**Exercise requirements**.
Repeat only the lines running from the beginning of the material through the line that contains "const roundSteps = 24;".

————————

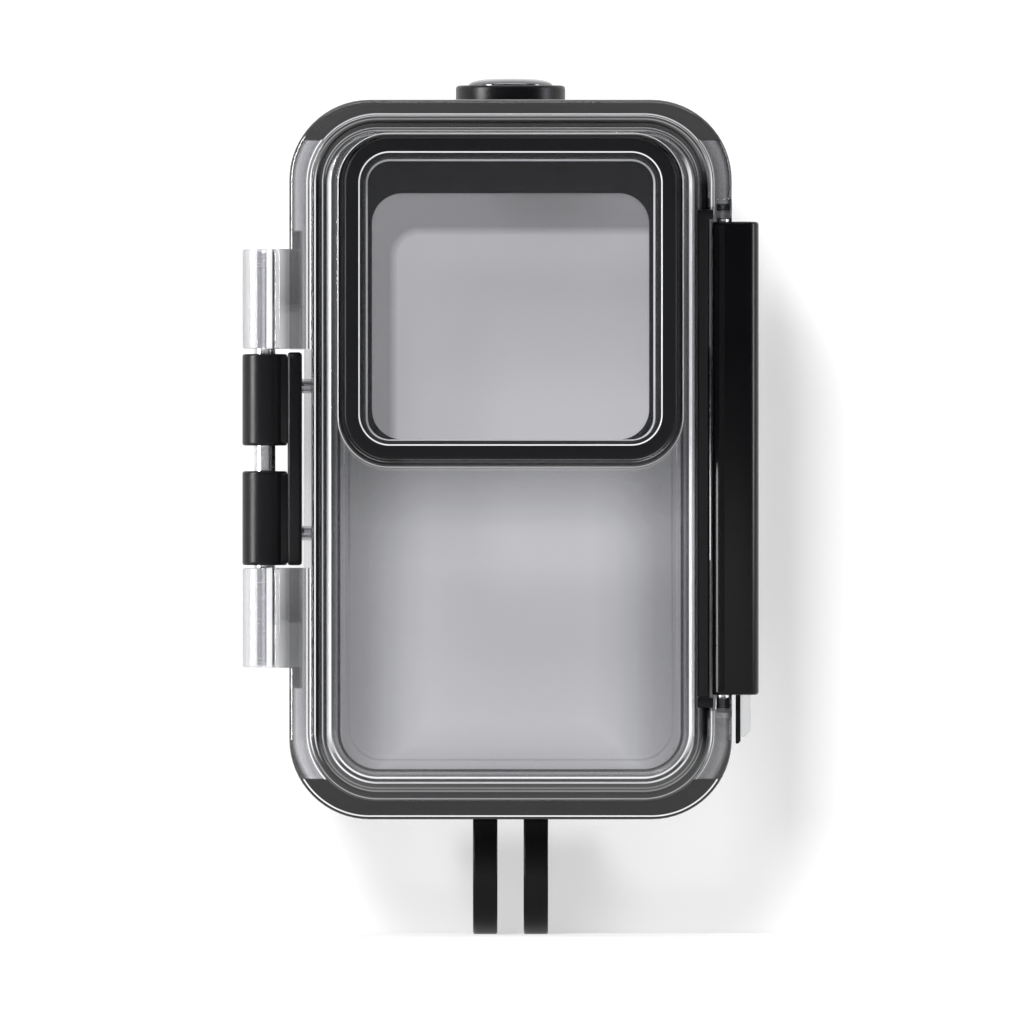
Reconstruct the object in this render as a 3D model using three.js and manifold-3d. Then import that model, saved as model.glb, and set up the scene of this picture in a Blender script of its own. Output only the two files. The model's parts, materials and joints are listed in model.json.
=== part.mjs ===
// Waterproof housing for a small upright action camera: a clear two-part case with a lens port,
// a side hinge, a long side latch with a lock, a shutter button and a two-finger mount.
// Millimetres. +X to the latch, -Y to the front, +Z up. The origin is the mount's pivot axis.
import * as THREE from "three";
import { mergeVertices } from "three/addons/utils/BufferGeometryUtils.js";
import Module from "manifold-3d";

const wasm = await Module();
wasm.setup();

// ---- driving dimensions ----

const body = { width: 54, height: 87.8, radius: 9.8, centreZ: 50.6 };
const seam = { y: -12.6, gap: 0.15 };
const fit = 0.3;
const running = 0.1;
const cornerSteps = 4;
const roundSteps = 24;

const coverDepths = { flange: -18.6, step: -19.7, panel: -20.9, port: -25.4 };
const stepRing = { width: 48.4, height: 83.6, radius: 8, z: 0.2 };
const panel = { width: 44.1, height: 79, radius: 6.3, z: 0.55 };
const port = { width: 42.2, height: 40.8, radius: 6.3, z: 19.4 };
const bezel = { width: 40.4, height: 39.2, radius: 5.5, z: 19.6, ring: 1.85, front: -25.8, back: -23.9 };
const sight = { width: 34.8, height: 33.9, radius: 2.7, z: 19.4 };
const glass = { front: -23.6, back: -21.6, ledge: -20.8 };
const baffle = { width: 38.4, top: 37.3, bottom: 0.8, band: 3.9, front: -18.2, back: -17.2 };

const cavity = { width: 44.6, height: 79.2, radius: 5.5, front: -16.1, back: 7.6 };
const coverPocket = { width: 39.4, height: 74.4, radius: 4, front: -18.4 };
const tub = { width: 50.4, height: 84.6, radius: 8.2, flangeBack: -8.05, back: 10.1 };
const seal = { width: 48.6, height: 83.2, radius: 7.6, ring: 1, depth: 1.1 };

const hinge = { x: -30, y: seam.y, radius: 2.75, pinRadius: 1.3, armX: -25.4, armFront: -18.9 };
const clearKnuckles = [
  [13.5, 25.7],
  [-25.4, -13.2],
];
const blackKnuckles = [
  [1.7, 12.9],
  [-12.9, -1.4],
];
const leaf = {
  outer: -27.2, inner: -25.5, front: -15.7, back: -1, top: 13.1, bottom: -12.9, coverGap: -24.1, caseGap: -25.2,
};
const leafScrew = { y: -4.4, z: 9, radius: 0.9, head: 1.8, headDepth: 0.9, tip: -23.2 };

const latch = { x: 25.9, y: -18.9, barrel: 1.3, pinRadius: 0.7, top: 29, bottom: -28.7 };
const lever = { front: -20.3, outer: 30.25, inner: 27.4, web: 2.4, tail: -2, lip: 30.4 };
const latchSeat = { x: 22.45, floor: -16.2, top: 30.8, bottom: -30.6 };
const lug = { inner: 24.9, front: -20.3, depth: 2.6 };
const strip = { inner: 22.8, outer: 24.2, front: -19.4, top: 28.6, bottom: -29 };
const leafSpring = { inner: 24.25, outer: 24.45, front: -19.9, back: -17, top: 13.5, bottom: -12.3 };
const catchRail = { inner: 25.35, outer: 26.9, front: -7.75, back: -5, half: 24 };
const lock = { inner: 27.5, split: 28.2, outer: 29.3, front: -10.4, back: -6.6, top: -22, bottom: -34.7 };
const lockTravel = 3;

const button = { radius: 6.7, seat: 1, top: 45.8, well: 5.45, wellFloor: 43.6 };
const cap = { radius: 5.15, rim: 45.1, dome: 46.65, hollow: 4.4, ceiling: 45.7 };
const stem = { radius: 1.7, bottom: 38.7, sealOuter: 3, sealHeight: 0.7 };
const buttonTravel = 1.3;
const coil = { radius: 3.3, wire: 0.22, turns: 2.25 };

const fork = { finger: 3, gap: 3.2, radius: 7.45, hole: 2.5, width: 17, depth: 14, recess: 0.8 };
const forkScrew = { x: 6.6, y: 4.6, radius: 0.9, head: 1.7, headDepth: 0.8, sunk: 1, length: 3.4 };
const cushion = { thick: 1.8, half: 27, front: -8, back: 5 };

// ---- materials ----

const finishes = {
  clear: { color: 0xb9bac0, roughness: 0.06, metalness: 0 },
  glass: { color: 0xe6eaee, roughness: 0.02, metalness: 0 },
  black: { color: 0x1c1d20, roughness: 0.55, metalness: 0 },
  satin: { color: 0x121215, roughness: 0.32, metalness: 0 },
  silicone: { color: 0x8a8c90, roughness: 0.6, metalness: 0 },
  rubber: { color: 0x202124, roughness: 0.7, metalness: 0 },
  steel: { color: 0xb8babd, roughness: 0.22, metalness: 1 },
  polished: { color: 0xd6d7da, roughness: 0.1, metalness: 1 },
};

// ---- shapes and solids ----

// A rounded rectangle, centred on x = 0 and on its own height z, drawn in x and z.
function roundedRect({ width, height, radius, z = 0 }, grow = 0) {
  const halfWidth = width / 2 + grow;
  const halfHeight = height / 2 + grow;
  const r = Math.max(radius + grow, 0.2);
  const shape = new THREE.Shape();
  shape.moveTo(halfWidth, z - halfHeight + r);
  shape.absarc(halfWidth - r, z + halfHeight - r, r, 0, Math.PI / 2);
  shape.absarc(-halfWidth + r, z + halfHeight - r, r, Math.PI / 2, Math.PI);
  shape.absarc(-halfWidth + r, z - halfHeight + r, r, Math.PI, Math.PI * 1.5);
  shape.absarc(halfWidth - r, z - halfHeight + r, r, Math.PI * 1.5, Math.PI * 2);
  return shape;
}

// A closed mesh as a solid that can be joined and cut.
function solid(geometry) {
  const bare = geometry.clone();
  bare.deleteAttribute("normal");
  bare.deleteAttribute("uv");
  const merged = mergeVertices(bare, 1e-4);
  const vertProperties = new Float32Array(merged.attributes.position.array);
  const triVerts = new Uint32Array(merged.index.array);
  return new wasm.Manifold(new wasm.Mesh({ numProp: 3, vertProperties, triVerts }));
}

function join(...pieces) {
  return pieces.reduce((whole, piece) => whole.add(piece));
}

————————

**Written reply**.
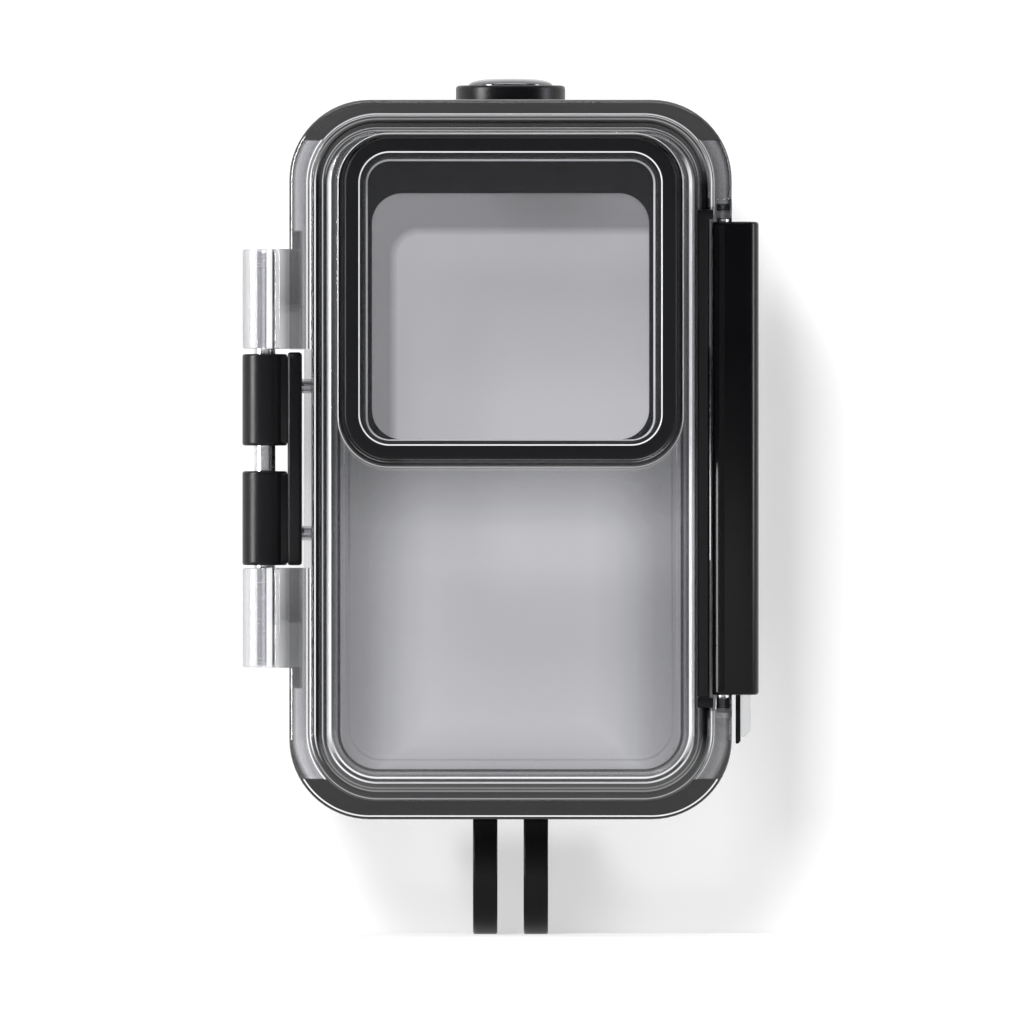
Reconstruct the object in this render as a 3D model using three.js and manifold-3d. Then import that model, saved as model.glb, and set up the scene of this picture in a Blender script of its own. Output only the two files. The model's parts, materials and joints are listed in model.json.
=== part.mjs ===
// Waterproof housing for a small upright action camera: a clear two-part case with a lens port,
// a side hinge, a long side latch with a lock, a shutter button and a two-finger mount.
// Millimetres. +X to the latch, -Y to the front, +Z up. The origin is the mount's pivot axis.
import * as THREE from "three";
import { mergeVertices } from "three/addons/utils/BufferGeometryUtils.js";
import Module from "manifold-3d";

const wasm = await Module();
wasm.setup();

// ---- driving dimensions ----

const body = { width: 54, height: 87.8, radius: 9.8, centreZ: 50.6 };
const seam = { y: -12.6, gap: 0.15 };
const fit = 0.3;
const running = 0.1;
const cornerSteps = 4;
const roundSteps = 24;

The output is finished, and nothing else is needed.